About 50 heavily armed members of the Maute group raided the local jail in the southern city of Marawi on Mindanao island on Saturday and freed eight comrades who were arrested barely a week ago, police said.
Fifteen other detainees, held for other serious offences, also escaped in the raid, said provincial jail warden Acmad Tabao.
Police earlier said that 28 inmates escaped but Tabao clarified the figure.
In a report Tabao said two women came to the prison gate, asking the guard to take delivery of some food for the detainees. When the guard opened the gate, hooded men forced their way into the compound.
They overwhelmed the guards, forcing them to their knees and taking two rifles before freeing the inmates.
The hooded men shouted "Allahu Akbar" (God is great) before fleeing in a prison vehicle to a nearby lake. The Maute gang members then fled by boat while the other inmates scattered, Tabao said.
At the jail, two bullet holes and a shattered television set were the only evidence of the attack.
The eight Maute group members were arrested on August 22 after soldiers manning a checkpoint found improvised bombs and pistols in the van they were driving.
The Maute group is one of several Muslim gangs in Mindanao, the ancestral homeland of the Muslim minority in the largely Catholic Philippines.

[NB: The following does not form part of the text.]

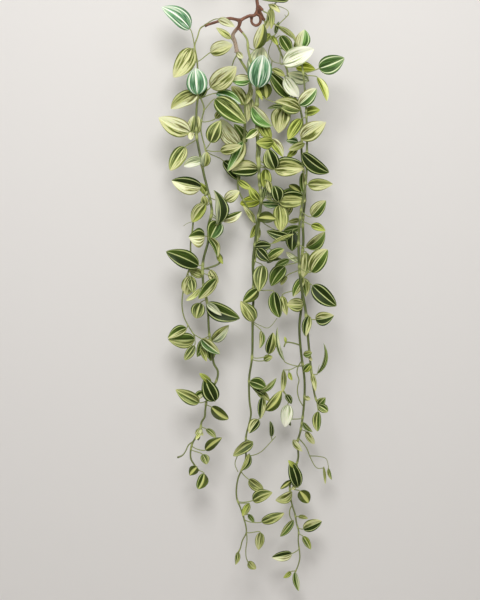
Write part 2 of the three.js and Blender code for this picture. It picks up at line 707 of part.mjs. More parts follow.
for (const stem of trailingStems) {
  const { start, hang, within } = stem.depth;
  const depthAt = (pixelY) => start + (hang - start) * smooth((pixelY - stem.top) / within);
  const { end, heading } = woodBranches[stem.from];
  const random = draws(stem.seed);
  const parts = [];
  const axes = [];
  stem.vines.forEach(({ radii, way }, n) => {
    const places = way.map(([x, y]) => place(x, y, depthAt(y)));
    if (n) {
      const { axis, i } = nearest(axes, places[0]);
      places[0] = axis[i];
    } else {
      places.unshift(end.clone().addScaledVector(heading, STRAIGHT_START));
    }
    const points = route(places, n ? SIDE_STEP : STEM_STEP);
    if (!n) points.unshift(end.clone().addScaledVector(heading, FIT_GAP));
    parts.push(taper(points, radii, STEM_SIDES));
    axes.push(fineAxis(points));
  });
  for (const [baseX, baseY, tipX, tipY, width, forward, lean] of stem.leaves) {
    const depth = depthAt(baseY) + forward;
    const base = place(baseX, baseY, depth);
    const tip = place(tipX, tipY, depth + lean);
    const along = tip.clone().sub(base).normalize();
    const facing = TOWARDS_VIEWER.clone().applyAxisAngle(along, (random() - 0.5) * LEAF_ROLL);
    parts.push(leaf(leafRoot(axes, base), base, tip, width * MM_PER_PIXEL, facing));
  }
  addPiece(stem.name, wasm.Manifold.union(parts), LEAF);
}

// Crown shoots: each rises from the soil, arches over the rim and droops, with leaves on alternate sides of
// its outer part
const UP = new THREE.Vector3(0, 0, 1);
const SHOOT_RADII = [1.5, 0.8];
const SHOOT_DEPTH = 22;
const SHOOT_HOLE_RADIUS = 2.1;
const SHOOT_LEAF_LENGTH = 40;
const SHOOT_LEAF_WIDTH = 19;
const SHOOT_LEAF_STALK = 5;
const FIRST_LEAF_AT = 0.36;
const crownShoots = [
  { bearing: -68, root: 40, reach: 96, rise: 40, drop: -50, leaves: 7 },
  { bearing: -40, root: 50, reach: 104, rise: 54, drop: -64, leaves: 8 },
  { bearing: -12, root: 44, reach: 96, rise: 68, drop: -12, leaves: 7 },
  { bearing: 16, root: 47, reach: 108, rise: 50, drop: -64, leaves: 8 },
  { bearing: 39, root: 34, reach: 90, rise: 72, drop: -22, leaves: 7 },
  { bearing: -48, root: 26, reach: 44, rise: 94, drop: 76, leaves: 6, leafSize: 0.8 },
  { bearing: 22, root: 17, reach: 29, rise: 94, drop: 82, leaves: 6, leafSize: 0.66 },
  { bearing: 68, root: 50, reach: 100, rise: 38, drop: -58, leaves: 7 },
];
const soilHoles = [];

// An upright hole from a little below a stem's foot to above the soil
const SOIL_HOLE_SIDES = 10;

function soilHole(foot, radius) {
  const ends = [foot.clone().setZ(foot.z - FIT_GAP), foot.clone().setZ(0)];
  return toSolid(bar(ends, [radius, radius], SOIL_HOLE_SIDES));
}

crownShoots.forEach((shoot, n) => {
  const bearing = THREE.MathUtils.degToRad(shoot.bearing);
  const outward = new THREE.Vector3(Math.sin(bearing), -Math.cos(bearing), 0);
  const at = (radius, height) => outward.clone().multiplyScalar(radius).setZ(height);
  const spread = shoot.reach - shoot.root;
  const foot = at(shoot.root, -SOIL_BELOW_RIM - SHOOT_DEPTH);
  const points = route(
    [
      at(shoot.root, -SOIL_BELOW_RIM + 3),
      at(shoot.root + spread * 0.28, shoot.rise * 0.85),
      at(shoot.root + spread * 0.7, shoot.rise * 0.8),
      at(shoot.reach, shoot.drop * 0.3),
      at(shoot.reach + 6, shoot.drop),
    ],
    SIDE_STEP,
  );
  points.unshift(foot);
  soilHoles.push(soilHole(foot, SHOOT_HOLE_RADIUS));
  const axis = fineAxis(points);
  const random = draws(601 + n * 37);
  const parts = [taper(points, SHOOT_RADII, STEM_SIDES)];
  const last = axis.length - 1;
  for (let k = 0; k < shoot.leaves; k++) {
    const isTip = k === shoot.leaves - 1;
    const i = Math.round(last * (FIRST_LEAF_AT + ((1 - FIRST_LEAF_AT) * k) / (shoot.leaves - 1)));
    const tangent = axis[Math.min(i + 2, last)].clone().sub(axis[Math.max(i - 2, 0)]).normalize();
    const lateral = outward.clone().cross(UP).multiplyScalar(k % 2 ? 1 : -1);
    const raised = tangent.clone().cross(outward.clone().cross(UP)).multiplyScalar(-1);
    const aim = tangent.clone().multiplyScalar(isTip ? 1.2 : 0.55 + 0.3 * random());
    aim.addScaledVector(lateral, isTip ? 0.15 : 0.75).addScaledVector(raised, 0.25).normalize();
    const size = (shoot.leafSize ?? 1) * (0.8 + 0.25 * random());
    const base = axis[i].clone().addScaledVector(aim, SHOOT_LEAF_STALK);
    const tip = base.clone().addScaledVector(aim, SHOOT_LEAF_LENGTH * size);
    const facing = raised.clone().addScaledVector(lateral, -0.3).addScaledVector(UP, 0.4).normalize();
    parts.push(leaf(axis[Math.max(i - 1, 0)], base, tip, SHOOT_LEAF_WIDTH * size, facing));
  }
  addPiece("crown_shoot_" + (n + 1), wasm.Manifold.union(parts), LEAF);
});

// Soil: fills the hollow of the pot, with a plain hole for the wood and for each shoot
const TRUNK_HOLE_RADIUS = 3.5;
soilHoles.push(soilHole(trunkFoot, TRUNK_HOLE_RADIUS));
let soil = turned(hollowProfile(FIT_GAP, -SOIL_BELOW_RIM)).intersect(front(-POT_WALL - FIT_GAP));
for (const hole of soilHoles) {
  soil = soil.subtract(hole);
}
addPiece("soil", soil, SOIL);

export default object;
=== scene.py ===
import math

import bmesh
import bpy
from mathutils import Matrix, Vector, noise


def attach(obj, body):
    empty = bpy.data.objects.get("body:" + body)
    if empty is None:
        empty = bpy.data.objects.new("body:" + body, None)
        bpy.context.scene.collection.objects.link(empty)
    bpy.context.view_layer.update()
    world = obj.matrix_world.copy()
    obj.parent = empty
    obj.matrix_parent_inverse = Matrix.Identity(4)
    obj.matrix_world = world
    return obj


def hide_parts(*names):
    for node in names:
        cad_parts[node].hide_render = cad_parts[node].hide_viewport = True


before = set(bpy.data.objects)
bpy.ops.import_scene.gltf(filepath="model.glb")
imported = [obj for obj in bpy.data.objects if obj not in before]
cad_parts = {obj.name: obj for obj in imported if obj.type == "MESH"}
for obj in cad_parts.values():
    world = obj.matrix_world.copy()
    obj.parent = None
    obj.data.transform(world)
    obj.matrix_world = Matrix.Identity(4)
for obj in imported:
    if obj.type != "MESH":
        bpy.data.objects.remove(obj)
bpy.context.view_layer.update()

# Camera: square to the wall and level with the middle of the stems, as in the photograph. One pixel of its
# 480 x 600 covers 1.3 mm of the plant, which hangs some 50 mm in front of the wall.
MM = 0.001
FRAME_MIDDLE_X = 240
FRAME_MIDDLE_Y = 300
FRAME_HEIGHT = 600
PIXEL = 1.3 * MM
PLANT_Y = -50 * MM
VIEWER = Vector((-26 * MM, -2450 * MM, -537 * MM))
SENSOR_HEIGHT = 36

scene = bpy.context.scene
camera = bpy.data.objects.new("camera", bpy.data.cameras.new("camera"))
camera.data.sensor_width = SENSOR_HEIGHT
camera.data.lens = SENSOR_HEIGHT * (PLANT_Y - VIEWER.y) / (FRAME_HEIGHT * PIXEL)
camera.location = VIEWER
camera.rotation_euler = (math.pi / 2, 0, 0)
scene.collection.objects.link(camera)
scene.camera = camera
scene.view_settings.view_transform = "Standard"

# Studio: a wall painted a warm matt grey-white, and a pale floor well below the plant. The wall is painted on
# its front only: seen from behind it is clear, and it is open behind the pot, so that the back shows too.
WALL_Y = 0.5 * MM
WALL_HALF_WIDTH = 3.0
WALL_TOP = 2.0
# Half of the opening's outline, right of its middle: x and z in mm
WALL_OPENING = [(49.5, -110.5), (74.5, -12.5), (78, -12), (78, -2), (15, -2), (15, 30), (8.5, 40)]
FLOOR_Z = -1.45
FLOOR_HALF_WIDTH = 5.0
WALL_PAINT = "#dcd9d6"
FLOOR_PAINT = "#dddad6"
ROLLER_GRAIN = 1.5 * MM


def linear(colour):
    """An sRGB colour such as "#eeebe3" as linear red, green and blue, with an alpha of 1."""
    channels = [int(colour[i : i + 2], 16) / 255 for i in (1, 3, 5)]
    return (*[c / 12.92 if c <= 0.04045 else ((c + 0.055) / 1.055) ** 2.4 for c in channels], 1.0)


def add_node(tree, kind, inputs, **settings):
    """Adds a node with its settings. An input is a plain value, or the socket that it is linked from."""
    node = tree.nodes.new(kind)
    for name, value in settings.items():
        setattr(node, name, value)
    for key, value in inputs.items():
        if isinstance(value, bpy.types.NodeSocket):
            tree.links.new(value, node.inputs[key])
        else:
            node.inputs[key].default_value = value
    return node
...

The group has carried out kidnappings and bombings and is believed to have led an attack on an army outpost in the Mindanao town of Butig in February.
The fighting there lasted a week, leaving numerous fatalities and forcing thousands to flee their homes as helicopter gunships fought off the attackers.
During the Butig fighting the group's members were seen carrying black flags of the Islamic State group, and bandanas bearing the jihadists' insignia were found in their base, the military said.
Authorities said they were investigating the jailbreak and the reason why security had not been increased after high-risk suspects were brought in.
It was the latest of several mass escapes from poorly secured Philippine jails, with the incidents often involving Muslim extremists.
In 2009 more than 100 armed men raided a jail in the strife-torn southern island of Basilan, freeing 31 prisoners including several Muslim guerrillas.
The southern Philippines has been plagued by Muslim separatist insurgencies for over four decades, with the conflict leaving more than 120,000 dead.
President Rodrigo Duterte is pursuing peace talks with the largest Muslim insurgent groups, the Moro National Liberation Front and the Moro Islamic Liberation Front which have ceasefires with the government.
Smaller bands like the Maute group and the Abu Sayyaf group are not covered by the ceasefires and are not part of the peace process.